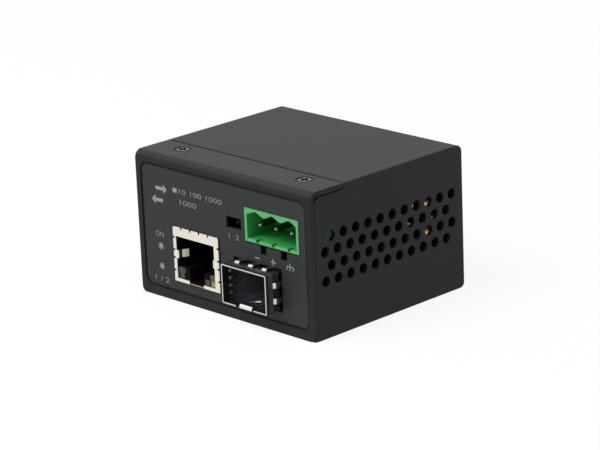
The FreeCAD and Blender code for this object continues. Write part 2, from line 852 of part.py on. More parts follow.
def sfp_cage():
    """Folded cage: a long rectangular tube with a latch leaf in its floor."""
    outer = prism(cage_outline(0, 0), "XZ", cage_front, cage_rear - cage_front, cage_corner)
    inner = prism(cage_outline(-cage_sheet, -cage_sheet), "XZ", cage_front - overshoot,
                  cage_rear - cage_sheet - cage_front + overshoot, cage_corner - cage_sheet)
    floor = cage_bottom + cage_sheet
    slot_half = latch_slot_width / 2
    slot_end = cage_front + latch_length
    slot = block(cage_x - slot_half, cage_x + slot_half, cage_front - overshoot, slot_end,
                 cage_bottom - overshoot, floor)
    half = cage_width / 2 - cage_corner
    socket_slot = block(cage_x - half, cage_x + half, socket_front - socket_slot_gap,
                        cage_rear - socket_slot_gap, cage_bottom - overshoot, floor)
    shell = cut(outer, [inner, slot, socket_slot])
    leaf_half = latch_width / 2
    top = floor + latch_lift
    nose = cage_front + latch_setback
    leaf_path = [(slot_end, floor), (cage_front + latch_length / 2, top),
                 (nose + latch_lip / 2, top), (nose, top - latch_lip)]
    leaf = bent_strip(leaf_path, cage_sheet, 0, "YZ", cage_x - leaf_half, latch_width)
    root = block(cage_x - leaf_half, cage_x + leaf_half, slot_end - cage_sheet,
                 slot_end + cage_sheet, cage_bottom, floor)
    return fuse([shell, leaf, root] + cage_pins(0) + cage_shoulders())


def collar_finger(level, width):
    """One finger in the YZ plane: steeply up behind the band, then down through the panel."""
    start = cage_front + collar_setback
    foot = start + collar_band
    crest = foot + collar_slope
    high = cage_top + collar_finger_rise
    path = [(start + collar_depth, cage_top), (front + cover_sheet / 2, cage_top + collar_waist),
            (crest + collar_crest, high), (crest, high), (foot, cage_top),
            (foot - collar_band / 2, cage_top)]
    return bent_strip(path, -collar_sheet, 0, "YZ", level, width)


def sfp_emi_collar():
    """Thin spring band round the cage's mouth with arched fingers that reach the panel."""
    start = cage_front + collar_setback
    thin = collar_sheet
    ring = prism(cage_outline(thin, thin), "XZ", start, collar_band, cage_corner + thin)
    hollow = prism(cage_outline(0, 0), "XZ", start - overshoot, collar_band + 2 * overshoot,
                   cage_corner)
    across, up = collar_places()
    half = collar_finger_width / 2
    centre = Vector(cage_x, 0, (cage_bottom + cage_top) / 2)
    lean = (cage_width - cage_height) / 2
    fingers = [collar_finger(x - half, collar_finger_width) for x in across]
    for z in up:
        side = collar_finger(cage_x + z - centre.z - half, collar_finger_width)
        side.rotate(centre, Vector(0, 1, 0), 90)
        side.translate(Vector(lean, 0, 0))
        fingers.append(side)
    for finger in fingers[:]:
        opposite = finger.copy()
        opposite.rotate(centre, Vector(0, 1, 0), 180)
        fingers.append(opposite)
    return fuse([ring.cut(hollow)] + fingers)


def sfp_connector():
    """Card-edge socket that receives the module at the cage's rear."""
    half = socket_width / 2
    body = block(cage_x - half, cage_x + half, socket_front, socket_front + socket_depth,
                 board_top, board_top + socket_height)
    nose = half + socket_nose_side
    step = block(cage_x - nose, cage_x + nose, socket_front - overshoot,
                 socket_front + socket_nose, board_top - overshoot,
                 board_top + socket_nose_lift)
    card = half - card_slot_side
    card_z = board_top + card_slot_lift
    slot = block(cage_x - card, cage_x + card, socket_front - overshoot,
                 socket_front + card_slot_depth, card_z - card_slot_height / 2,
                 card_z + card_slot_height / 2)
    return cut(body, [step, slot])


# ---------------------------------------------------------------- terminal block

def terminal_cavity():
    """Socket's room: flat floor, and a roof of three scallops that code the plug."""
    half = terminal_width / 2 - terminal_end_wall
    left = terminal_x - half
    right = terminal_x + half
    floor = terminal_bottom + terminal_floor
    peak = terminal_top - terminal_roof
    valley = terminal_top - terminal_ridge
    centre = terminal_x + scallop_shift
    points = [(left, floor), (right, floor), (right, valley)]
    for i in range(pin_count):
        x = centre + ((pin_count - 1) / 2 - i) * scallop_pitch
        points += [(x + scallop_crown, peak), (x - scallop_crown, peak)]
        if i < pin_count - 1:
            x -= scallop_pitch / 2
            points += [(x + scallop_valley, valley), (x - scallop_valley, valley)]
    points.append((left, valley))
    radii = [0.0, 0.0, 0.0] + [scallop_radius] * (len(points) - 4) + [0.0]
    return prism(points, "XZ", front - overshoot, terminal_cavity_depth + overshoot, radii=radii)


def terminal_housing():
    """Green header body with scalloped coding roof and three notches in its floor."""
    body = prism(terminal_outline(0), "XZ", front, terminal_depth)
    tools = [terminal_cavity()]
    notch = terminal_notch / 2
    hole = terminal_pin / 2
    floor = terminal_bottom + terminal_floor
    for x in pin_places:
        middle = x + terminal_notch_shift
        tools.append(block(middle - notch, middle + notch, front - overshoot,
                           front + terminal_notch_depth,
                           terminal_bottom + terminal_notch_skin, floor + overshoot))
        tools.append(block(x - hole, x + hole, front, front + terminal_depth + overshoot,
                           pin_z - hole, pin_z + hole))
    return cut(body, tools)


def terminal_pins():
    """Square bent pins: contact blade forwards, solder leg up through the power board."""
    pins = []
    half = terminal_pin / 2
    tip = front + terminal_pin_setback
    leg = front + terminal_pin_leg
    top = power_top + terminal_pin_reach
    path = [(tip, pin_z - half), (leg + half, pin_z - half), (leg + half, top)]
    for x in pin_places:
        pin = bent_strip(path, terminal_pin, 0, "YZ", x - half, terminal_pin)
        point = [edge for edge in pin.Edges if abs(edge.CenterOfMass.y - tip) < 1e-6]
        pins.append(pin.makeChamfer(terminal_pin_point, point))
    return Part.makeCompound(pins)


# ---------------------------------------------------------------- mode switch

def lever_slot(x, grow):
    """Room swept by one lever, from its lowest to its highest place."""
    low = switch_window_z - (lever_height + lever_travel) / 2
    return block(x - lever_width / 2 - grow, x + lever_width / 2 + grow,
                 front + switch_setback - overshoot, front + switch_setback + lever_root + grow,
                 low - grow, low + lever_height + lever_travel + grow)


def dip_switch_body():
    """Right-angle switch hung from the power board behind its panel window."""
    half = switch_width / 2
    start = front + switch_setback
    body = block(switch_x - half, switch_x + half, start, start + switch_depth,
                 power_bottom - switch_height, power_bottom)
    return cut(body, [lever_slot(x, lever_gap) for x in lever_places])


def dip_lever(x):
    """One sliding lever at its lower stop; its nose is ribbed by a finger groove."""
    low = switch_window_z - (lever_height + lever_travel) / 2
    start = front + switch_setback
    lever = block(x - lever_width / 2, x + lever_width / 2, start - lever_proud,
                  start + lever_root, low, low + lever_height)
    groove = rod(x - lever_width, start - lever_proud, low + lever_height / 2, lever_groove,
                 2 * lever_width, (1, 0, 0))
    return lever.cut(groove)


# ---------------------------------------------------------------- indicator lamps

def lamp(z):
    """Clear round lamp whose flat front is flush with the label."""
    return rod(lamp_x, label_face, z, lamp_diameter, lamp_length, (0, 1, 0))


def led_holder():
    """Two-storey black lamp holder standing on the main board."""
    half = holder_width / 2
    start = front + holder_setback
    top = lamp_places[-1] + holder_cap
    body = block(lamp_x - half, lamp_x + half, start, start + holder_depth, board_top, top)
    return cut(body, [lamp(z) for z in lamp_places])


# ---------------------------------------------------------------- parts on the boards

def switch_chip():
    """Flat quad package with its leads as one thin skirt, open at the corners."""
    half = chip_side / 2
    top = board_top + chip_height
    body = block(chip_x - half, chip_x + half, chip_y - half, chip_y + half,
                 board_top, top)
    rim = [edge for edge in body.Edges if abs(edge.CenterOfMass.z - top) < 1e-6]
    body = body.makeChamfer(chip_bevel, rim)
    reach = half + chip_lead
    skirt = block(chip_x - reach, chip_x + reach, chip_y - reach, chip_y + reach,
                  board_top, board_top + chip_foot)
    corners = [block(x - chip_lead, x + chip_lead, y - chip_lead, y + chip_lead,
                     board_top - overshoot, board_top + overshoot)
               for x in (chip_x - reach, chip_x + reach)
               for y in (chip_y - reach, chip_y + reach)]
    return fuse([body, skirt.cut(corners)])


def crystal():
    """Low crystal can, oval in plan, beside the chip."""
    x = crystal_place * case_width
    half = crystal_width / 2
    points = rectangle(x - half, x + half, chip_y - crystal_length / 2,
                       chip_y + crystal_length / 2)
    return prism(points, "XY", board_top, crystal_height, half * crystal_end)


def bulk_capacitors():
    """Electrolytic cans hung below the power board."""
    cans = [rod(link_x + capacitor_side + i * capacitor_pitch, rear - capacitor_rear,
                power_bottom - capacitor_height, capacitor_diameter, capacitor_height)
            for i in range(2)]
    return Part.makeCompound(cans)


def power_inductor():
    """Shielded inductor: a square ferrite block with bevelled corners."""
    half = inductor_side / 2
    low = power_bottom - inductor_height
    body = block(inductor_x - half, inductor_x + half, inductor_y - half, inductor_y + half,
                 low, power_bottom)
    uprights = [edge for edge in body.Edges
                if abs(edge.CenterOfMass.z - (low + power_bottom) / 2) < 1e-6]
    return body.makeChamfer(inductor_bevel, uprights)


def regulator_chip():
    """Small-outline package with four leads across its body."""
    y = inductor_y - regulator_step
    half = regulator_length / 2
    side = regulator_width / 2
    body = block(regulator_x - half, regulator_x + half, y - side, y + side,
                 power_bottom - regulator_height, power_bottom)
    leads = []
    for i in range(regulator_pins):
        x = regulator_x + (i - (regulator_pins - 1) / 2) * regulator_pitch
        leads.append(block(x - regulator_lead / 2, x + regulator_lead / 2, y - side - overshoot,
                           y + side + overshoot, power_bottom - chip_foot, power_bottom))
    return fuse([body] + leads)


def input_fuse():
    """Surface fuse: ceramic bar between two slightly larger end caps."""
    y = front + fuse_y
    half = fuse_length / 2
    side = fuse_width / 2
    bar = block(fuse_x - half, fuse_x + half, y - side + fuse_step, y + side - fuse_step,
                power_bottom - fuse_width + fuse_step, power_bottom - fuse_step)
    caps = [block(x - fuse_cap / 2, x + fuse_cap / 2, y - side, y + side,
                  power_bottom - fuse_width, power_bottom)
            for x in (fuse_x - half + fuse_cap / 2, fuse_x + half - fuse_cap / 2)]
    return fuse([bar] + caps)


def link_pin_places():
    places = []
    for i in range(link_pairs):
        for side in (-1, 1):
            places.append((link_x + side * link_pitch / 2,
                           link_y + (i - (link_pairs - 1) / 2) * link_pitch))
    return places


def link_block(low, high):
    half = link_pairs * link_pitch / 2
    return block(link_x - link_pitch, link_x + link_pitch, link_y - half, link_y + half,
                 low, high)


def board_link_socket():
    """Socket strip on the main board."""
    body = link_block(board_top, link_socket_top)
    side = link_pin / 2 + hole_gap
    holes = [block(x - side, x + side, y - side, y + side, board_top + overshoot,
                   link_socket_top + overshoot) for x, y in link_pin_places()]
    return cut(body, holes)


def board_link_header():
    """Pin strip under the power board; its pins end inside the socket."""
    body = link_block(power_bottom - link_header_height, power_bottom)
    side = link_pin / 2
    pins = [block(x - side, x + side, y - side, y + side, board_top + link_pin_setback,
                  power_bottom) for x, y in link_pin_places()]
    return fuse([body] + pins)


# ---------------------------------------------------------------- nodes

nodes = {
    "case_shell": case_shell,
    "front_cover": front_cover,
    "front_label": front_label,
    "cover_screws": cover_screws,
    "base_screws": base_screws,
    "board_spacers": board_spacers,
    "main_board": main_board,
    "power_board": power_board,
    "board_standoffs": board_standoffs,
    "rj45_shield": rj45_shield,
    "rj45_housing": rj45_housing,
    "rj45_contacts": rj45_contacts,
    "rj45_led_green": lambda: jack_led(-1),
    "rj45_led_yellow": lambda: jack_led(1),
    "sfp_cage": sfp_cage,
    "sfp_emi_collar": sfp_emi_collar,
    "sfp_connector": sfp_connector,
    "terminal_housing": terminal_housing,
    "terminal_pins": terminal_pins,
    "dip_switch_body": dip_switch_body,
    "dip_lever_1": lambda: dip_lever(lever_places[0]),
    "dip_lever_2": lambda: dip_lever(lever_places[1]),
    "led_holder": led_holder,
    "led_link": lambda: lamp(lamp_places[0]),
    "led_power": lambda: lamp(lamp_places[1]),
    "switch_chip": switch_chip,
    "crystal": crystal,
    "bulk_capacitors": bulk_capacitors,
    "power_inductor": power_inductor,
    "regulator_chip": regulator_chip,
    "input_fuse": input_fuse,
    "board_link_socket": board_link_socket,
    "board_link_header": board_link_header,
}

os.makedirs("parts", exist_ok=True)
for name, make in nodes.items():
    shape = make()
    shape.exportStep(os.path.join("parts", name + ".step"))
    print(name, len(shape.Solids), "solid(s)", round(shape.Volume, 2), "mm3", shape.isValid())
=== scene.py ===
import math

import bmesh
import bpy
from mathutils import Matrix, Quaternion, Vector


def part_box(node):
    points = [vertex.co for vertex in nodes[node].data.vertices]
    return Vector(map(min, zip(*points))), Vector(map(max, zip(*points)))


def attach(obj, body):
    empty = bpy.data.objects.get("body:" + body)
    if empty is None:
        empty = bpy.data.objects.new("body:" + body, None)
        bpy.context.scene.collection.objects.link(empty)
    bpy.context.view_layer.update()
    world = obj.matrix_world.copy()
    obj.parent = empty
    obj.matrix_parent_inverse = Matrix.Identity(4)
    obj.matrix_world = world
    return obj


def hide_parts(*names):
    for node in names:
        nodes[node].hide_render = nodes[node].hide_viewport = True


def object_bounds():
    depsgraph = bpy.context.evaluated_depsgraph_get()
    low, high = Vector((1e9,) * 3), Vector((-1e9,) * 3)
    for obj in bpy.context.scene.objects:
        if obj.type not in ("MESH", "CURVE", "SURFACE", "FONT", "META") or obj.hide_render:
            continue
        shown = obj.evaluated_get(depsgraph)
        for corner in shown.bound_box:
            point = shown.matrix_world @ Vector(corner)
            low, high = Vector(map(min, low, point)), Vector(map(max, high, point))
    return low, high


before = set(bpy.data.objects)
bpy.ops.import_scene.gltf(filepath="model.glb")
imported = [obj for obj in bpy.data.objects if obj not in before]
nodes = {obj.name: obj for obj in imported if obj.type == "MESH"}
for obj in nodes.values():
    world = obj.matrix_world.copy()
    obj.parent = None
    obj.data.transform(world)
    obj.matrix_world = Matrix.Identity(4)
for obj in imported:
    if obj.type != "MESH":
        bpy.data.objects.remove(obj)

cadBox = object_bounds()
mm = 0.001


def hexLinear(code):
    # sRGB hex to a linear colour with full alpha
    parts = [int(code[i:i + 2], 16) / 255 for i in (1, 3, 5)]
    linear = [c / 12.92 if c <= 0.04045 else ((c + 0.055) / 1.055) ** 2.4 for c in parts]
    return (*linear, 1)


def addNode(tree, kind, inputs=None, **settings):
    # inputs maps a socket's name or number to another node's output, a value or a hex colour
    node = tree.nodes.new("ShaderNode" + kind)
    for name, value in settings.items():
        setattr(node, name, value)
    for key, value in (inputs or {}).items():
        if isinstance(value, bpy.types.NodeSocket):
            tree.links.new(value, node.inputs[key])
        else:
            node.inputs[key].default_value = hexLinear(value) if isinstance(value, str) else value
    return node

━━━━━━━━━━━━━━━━

Copy exactly the lines from the line with "for name, make" up to and including the line with "bpy.data.objects.remove(obj)", and no other lines.

for name, make in nodes.items():
    shape = make()
    shape.exportStep(os.path.join("parts", name + ".step"))
    print(name, len(shape.Solids), "solid(s)", round(shape.Volume, 2), "mm3", shape.isValid())
=== scene.py ===
import math

import bmesh
import bpy
from mathutils import Matrix, Quaternion, Vector


def part_box(node):
    points = [vertex.co for vertex in nodes[node].data.vertices]
    return Vector(map(min, zip(*points))), Vector(map(max, zip(*points)))


def attach(obj, body):
    empty = bpy.data.objects.get("body:" + body)
    if empty is None:
        empty = bpy.data.objects.new("body:" + body, None)
        bpy.context.scene.collection.objects.link(empty)
    bpy.context.view_layer.update()
    world = obj.matrix_world.copy()
    obj.parent = empty
    obj.matrix_parent_inverse = Matrix.Identity(4)
    obj.matrix_world = world
    return obj


def hide_parts(*names):
    for node in names:
        nodes[node].hide_render = nodes[node].hide_viewport = True


def object_bounds():
    depsgraph = bpy.context.evaluated_depsgraph_get()
    low, high = Vector((1e9,) * 3), Vector((-1e9,) * 3)
    for obj in bpy.context.scene.objects:
        if obj.type not in ("MESH", "CURVE", "SURFACE", "FONT", "META") or obj.hide_render:
            continue
        shown = obj.evaluated_get(depsgraph)
        for corner in shown.bound_box:
            point = shown.matrix_world @ Vector(corner)
            low, high = Vector(map(min, low, point)), Vector(map(max, high, point))
    return low, high


before = set(bpy.data.objects)
bpy.ops.import_scene.gltf(filepath="model.glb")
imported = [obj for obj in bpy.data.objects if obj not in before]
nodes = {obj.name: obj for obj in imported if obj.type == "MESH"}
for obj in nodes.values():
    world = obj.matrix_world.copy()
    obj.parent = None
    obj.data.transform(world)
    obj.matrix_world = Matrix.Identity(4)
for obj in imported:
    if obj.type != "MESH":
        bpy.data.objects.remove(obj)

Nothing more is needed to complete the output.